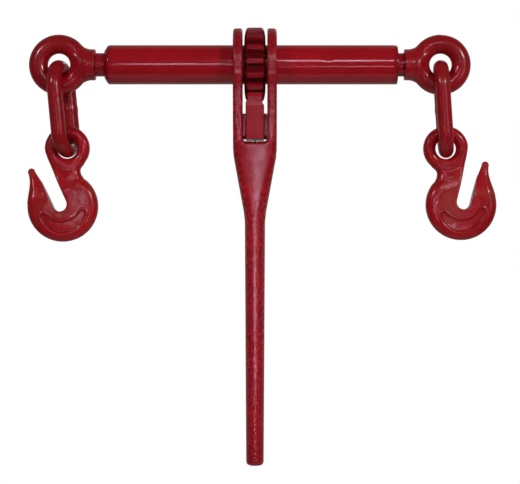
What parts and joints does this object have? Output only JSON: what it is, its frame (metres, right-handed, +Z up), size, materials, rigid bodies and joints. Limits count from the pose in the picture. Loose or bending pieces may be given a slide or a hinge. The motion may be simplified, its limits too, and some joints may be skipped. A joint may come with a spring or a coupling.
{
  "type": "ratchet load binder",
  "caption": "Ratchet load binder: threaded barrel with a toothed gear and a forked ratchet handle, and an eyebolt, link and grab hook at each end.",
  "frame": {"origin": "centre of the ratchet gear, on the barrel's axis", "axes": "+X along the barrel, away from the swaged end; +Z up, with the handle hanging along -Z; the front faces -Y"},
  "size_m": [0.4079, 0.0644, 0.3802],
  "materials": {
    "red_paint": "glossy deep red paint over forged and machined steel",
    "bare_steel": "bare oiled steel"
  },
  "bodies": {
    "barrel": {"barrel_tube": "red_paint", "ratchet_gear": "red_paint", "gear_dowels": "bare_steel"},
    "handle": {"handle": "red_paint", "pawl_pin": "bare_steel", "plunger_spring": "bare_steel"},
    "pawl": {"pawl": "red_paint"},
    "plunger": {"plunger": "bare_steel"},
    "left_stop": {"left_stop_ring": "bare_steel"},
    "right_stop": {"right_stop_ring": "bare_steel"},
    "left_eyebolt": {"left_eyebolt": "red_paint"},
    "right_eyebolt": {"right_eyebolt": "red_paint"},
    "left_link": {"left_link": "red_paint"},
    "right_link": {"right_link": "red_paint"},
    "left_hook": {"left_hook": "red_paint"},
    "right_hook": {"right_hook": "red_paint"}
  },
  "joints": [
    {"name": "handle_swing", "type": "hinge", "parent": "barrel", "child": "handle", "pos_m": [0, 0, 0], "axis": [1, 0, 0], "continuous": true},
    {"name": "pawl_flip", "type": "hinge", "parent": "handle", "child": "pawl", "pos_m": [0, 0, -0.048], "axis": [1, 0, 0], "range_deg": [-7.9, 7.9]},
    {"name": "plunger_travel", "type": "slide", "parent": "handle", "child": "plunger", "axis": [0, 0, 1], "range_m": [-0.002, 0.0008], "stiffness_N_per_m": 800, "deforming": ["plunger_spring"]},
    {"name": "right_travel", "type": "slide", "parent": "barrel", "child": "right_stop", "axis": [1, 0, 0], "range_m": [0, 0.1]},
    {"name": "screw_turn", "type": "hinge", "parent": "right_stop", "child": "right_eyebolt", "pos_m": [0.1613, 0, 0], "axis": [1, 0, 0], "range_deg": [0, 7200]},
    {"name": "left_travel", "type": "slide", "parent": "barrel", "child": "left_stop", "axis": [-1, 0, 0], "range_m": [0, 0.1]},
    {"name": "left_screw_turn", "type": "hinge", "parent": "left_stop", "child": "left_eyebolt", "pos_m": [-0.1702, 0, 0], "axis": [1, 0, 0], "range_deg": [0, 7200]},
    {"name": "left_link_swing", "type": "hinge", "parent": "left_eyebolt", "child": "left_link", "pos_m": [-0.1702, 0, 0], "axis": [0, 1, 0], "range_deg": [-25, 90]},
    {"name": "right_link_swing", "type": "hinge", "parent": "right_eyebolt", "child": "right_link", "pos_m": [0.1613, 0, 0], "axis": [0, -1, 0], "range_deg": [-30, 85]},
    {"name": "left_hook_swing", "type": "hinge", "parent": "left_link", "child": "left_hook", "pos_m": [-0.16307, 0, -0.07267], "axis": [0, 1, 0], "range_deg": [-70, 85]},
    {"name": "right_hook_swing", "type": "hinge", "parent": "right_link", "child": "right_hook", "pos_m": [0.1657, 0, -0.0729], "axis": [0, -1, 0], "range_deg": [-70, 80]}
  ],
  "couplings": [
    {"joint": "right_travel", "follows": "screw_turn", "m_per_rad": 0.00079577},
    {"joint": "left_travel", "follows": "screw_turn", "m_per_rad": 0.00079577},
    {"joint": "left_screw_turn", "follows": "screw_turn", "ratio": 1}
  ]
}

- Aim of the exercise
Select every line above that contains the word "materials", and copy it.

- Answer below
What parts and joints does this object have? Output only JSON: what it is, its frame (metres, right-handed, +Z up), size, materials, rigid bodies and joints. Limits count from the pose in the picture. Loose or bending pieces may be given a slide or a hinge. The motion may be simplified, its limits too, and some joints may be skipped. A joint may come with a spring or a coupling.
  "materials": {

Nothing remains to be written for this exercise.